La buena noticia es que la Unión Europea ha dicho basta. En el año 2006, Lukashenko organizó unas elecciones igualmente fraudulentas y recibió una batería de sanciones "inteligentes" (llamadas así porque no dañan a la población): prohibición de visitar otros países, congelación de activos financieros en el extranjero y medidas de apoyo a la oposición. Las sanciones tuvieron éxito ya que, en 2008, Lukashenko aflojó la cuerda y liberó a todos los prisioneros políticos. A cambio, la UE suspendió las sanciones, ofreció ayuda económica e inició un proceso de deshielo. Ahora, si el régimen no da su brazo a torcer, los Veintisiete las reintroducirán. El consenso hoy en Bruselas es que Lukashenko ha tomado el pelo a la UE y que hay que volver a una política de firmeza.

En Túnez, las cosas marchan mucho peor, pero la UE no hará nada al respecto, como no lo hizo en 2009, cuando Ben Ali "ganó" las elecciones con el 89,62% de los votos.
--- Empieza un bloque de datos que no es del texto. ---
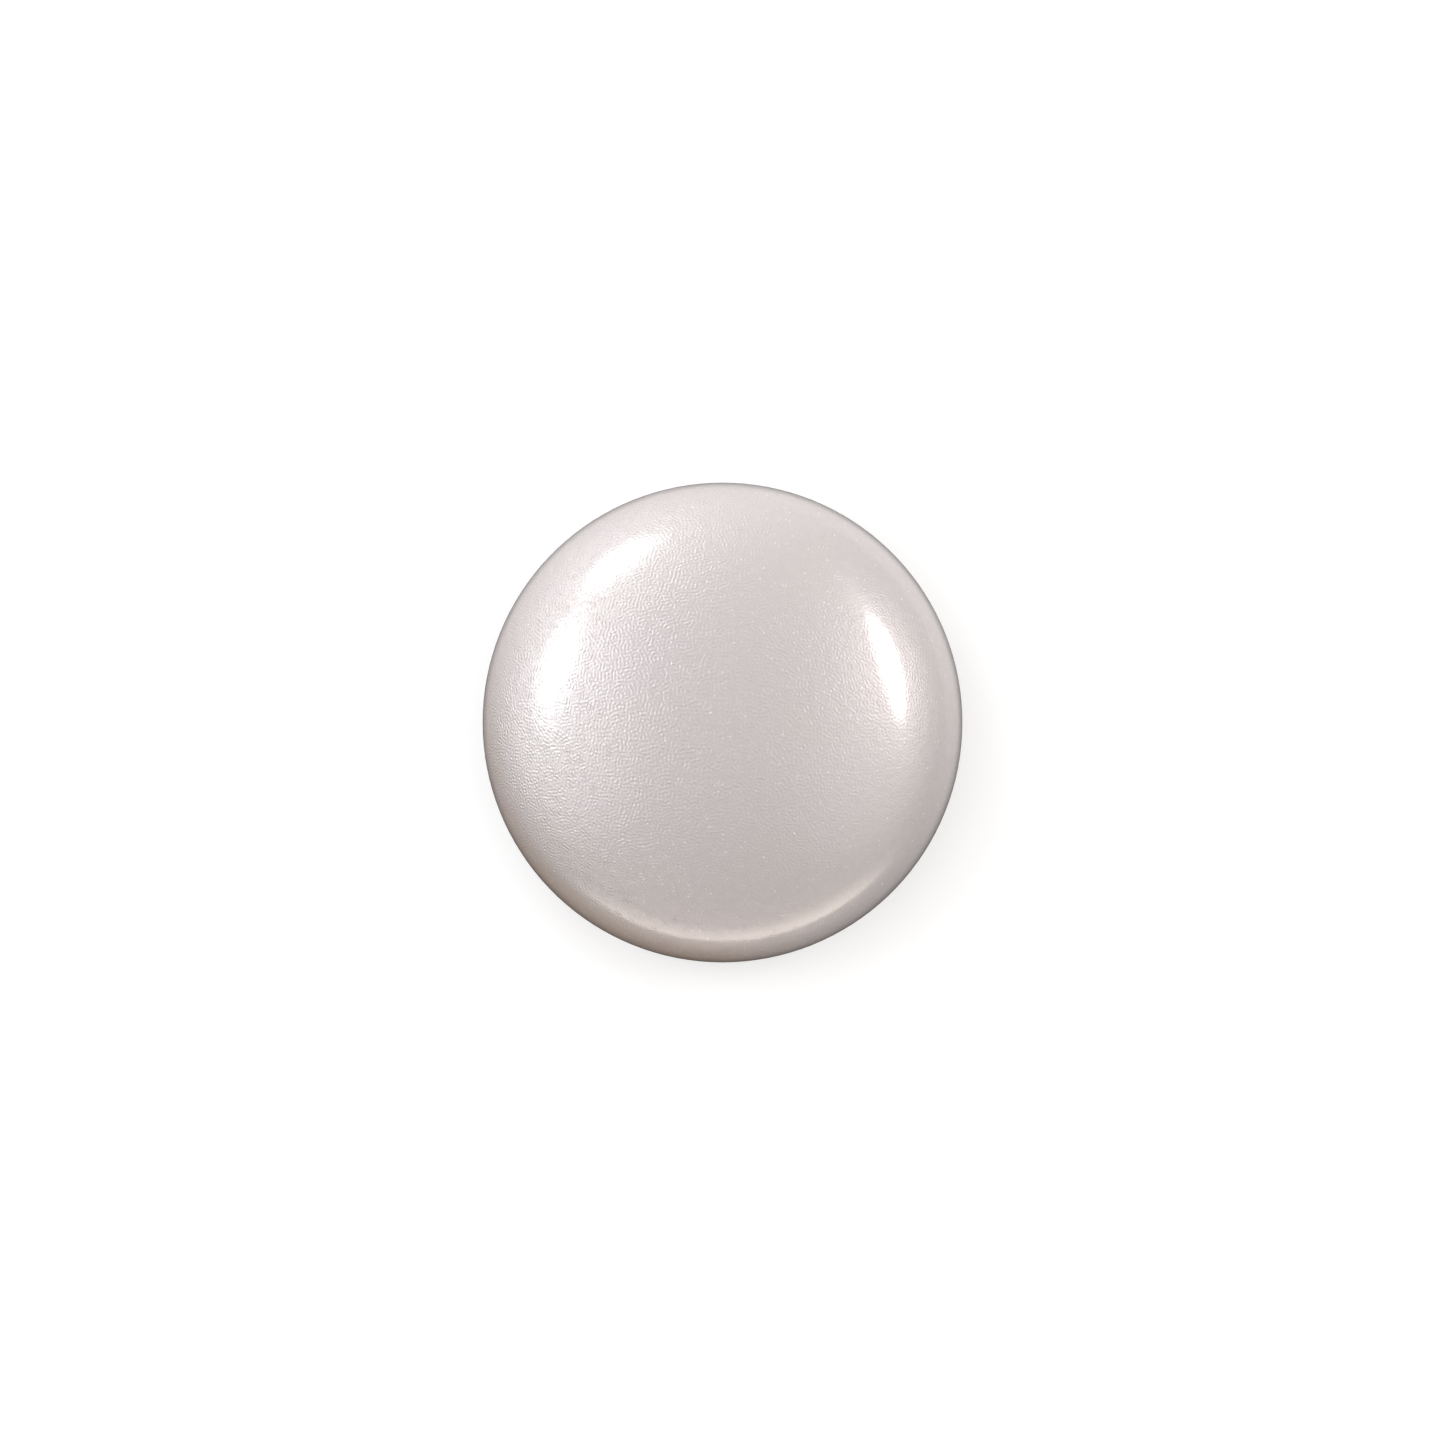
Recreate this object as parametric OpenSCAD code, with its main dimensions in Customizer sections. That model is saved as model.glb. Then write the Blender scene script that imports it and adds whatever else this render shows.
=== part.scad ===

Los que pasaban por allí y hablaban con los opositores no se cansaban de repetir que detrás de la aparente estabilidad y la imagen turística y amable del país se escondía un Estado orwelliano que controlaba hasta el último correo electrónico y movimiento de sus ciudadanos. El estallido tunecino, con unas cifras de muertos que no podrán ser fácilmente obviadas, tiene el efecto de quitarle la máscara a todos los regímenes de la zona, que venden como estabilidad lo que no es más que una feroz represión que da cobertura a la corrupción y no, como pretenden esos regímenes, a la construcción de unas sociedades modernas que sirvan de freno al islamismo. El cinismo del cleptócrata Ben Ali, que tras 23 años en el poder ha tenido la genial idea de crear una comisión para investigar la corrupción, es igualmente descarado pues a raíz de las filtraciones de Wikileaks hemos confirmado con casos reales cómo las élites de la región (incluidos monarcas, presidentes y, en el caso de Ben Ali, su propia familia) viven inmersas en una orgía de corrupción mientras la juventud carece de cualquier horizonte laboral o vital.

Pero lo que está ocurriendo en Túnez también desnuda a España, Francia e Italia, principales valedores de una política mediterránea de la UE que está completamente agotada. En la vecindad oriental de Europa, Polonia, Suecia y los bálticos están aplicando con éxito unas políticas y unos instrumentos completamente distintos de los que Madrid, París y Roma promueven en el Mediterráneo. En esta zona, nuestra política se parece cada vez más a la sostenida durante la guerra fría en Centroamérica por Estados Unidos con tan funestas consecuencias. Al igual que las políticas de contención del comunismo de Washington arrojaron a la población centroamericana en manos de la izquierda revolucionaria, nuestras políticas de contención del islamismo muy probablemente echarán a la población en manos de los islamistas, que sagazmente se legitiman con una agenda de justicia social y anticorrupción. Con su pasividad, Europa no solo se desprestigia a sí misma sino que arrincona y condena a la extinción a todos aquellos (seguramente ya no muchos) que en la región todavía creen en el Estado de derecho, la alternancia política y el respeto a los derechos humanos. Si a lo que secretamente aspiramos es a tener en la ribera sur del Mediterráneo una serie de repúblicas bananeras fieles guardianes de nuestros intereses, parece que estamos en el buen camino.